▶ [GIVEN TASK] Work through the listing below and count the lines that hold "piece". Answer with the number alone.

▶ [DATA LISTING]
▼▼▼

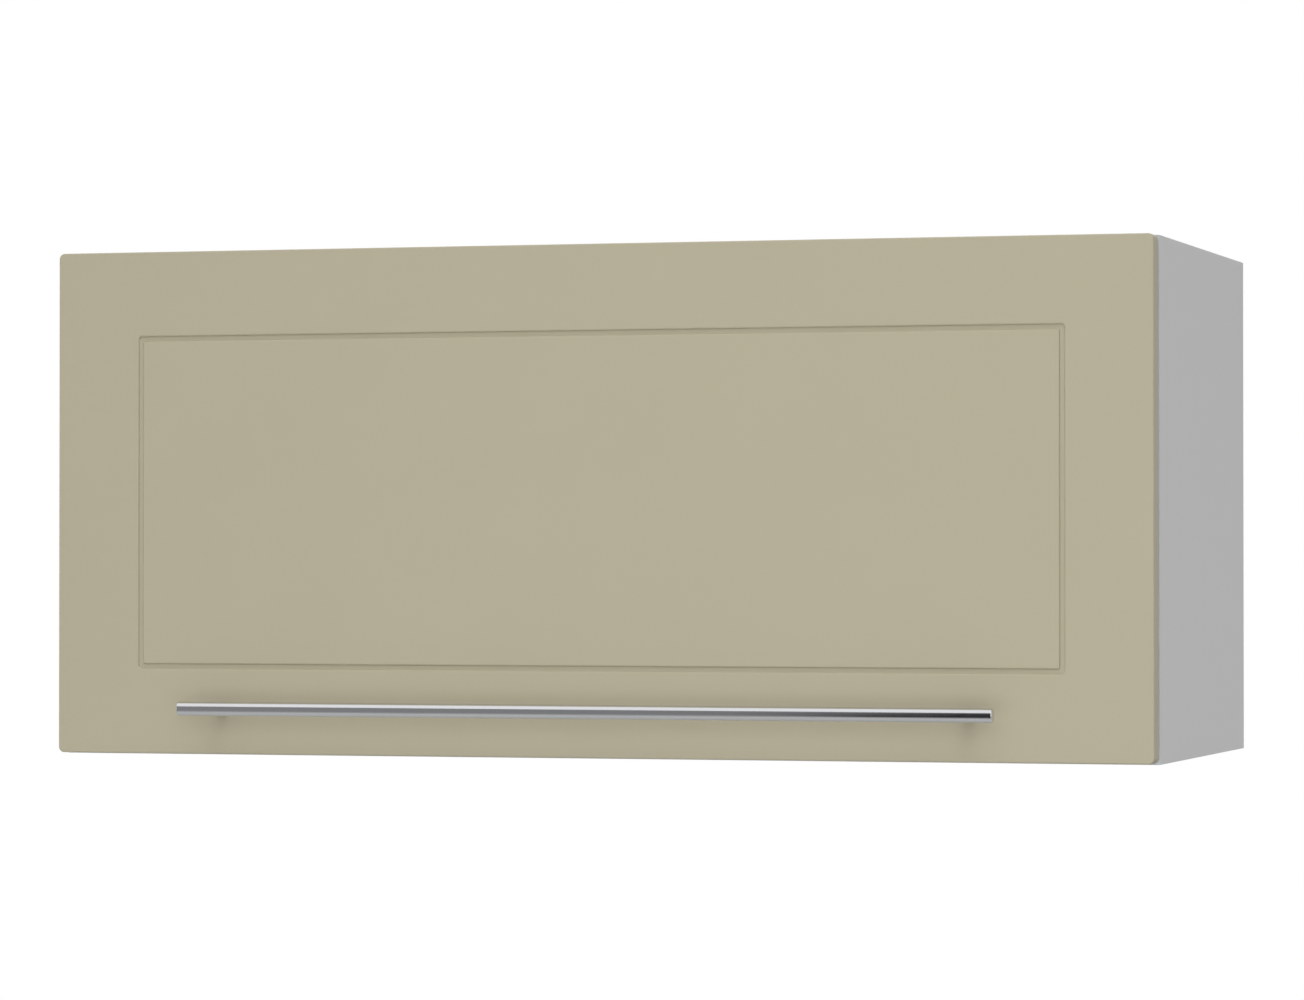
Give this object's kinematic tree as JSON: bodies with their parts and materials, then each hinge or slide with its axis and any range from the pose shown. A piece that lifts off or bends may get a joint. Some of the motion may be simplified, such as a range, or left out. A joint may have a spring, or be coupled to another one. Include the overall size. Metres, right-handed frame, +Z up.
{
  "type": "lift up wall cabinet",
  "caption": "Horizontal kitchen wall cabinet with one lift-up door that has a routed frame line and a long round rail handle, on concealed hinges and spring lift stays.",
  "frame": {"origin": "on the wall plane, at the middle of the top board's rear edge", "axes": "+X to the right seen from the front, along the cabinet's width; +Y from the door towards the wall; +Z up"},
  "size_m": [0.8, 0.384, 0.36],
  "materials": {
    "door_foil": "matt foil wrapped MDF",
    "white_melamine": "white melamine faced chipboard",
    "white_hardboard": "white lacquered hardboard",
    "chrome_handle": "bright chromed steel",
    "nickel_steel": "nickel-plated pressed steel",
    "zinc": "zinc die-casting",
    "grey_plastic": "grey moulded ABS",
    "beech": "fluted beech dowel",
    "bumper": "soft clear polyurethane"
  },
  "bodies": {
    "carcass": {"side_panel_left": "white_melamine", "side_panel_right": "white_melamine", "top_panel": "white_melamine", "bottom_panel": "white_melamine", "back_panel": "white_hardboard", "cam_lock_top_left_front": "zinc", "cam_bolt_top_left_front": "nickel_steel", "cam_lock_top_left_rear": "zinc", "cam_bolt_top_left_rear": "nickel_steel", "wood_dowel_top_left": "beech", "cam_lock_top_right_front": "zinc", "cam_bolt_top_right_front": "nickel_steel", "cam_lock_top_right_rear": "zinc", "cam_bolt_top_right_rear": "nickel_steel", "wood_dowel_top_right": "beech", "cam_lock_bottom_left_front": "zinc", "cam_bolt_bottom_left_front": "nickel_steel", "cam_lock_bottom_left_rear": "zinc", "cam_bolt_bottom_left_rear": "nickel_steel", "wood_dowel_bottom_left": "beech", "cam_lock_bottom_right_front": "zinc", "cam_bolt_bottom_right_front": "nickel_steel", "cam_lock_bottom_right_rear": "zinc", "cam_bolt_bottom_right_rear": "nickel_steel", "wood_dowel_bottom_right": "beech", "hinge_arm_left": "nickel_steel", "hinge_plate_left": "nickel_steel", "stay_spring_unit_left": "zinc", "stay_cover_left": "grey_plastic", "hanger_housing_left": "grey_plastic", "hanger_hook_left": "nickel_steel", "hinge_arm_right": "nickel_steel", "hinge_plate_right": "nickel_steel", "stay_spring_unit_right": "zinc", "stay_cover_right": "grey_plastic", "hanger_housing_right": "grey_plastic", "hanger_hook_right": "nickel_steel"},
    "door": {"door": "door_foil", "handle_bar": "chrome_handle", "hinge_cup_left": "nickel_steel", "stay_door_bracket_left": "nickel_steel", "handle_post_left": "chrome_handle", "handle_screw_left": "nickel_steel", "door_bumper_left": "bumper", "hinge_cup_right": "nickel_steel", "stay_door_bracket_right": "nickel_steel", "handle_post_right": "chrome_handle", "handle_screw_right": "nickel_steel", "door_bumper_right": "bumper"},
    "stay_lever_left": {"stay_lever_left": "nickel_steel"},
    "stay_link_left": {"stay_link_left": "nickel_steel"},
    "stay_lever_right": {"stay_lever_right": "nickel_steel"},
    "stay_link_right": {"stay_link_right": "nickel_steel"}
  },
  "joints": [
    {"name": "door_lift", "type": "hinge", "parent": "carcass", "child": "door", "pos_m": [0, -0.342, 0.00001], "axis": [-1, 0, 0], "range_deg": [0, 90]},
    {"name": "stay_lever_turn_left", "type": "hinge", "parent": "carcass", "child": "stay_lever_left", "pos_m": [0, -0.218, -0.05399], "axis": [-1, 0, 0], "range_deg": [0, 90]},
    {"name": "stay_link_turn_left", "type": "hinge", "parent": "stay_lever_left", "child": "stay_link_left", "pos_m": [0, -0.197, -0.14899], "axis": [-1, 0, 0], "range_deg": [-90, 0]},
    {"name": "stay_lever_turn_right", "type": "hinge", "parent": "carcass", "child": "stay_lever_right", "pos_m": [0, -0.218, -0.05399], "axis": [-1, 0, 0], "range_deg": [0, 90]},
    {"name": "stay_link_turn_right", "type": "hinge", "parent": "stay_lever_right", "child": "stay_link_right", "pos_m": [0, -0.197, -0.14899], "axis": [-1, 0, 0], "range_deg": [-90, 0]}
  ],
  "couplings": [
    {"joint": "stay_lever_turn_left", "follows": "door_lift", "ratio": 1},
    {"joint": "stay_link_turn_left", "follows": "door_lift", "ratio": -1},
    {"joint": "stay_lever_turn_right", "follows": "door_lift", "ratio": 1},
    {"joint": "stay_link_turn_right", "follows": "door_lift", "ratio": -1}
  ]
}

▲▲▲
▼▼▼

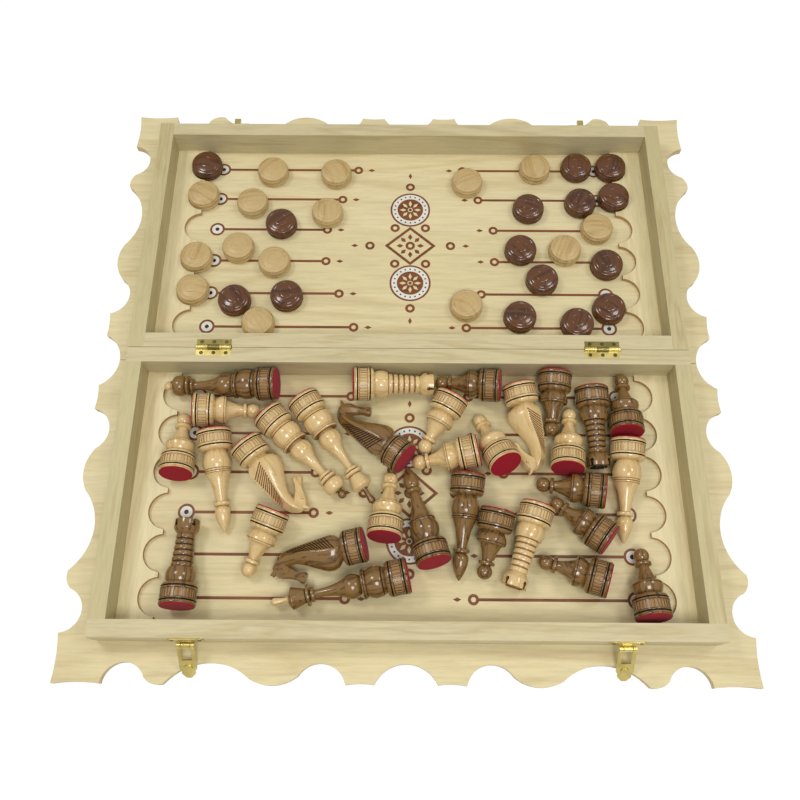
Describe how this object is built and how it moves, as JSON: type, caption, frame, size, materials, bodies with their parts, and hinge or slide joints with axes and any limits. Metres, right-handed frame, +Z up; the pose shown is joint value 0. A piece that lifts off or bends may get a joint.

▲▲▲

▶ [ANSWER FOR THIS EXERCISE] 2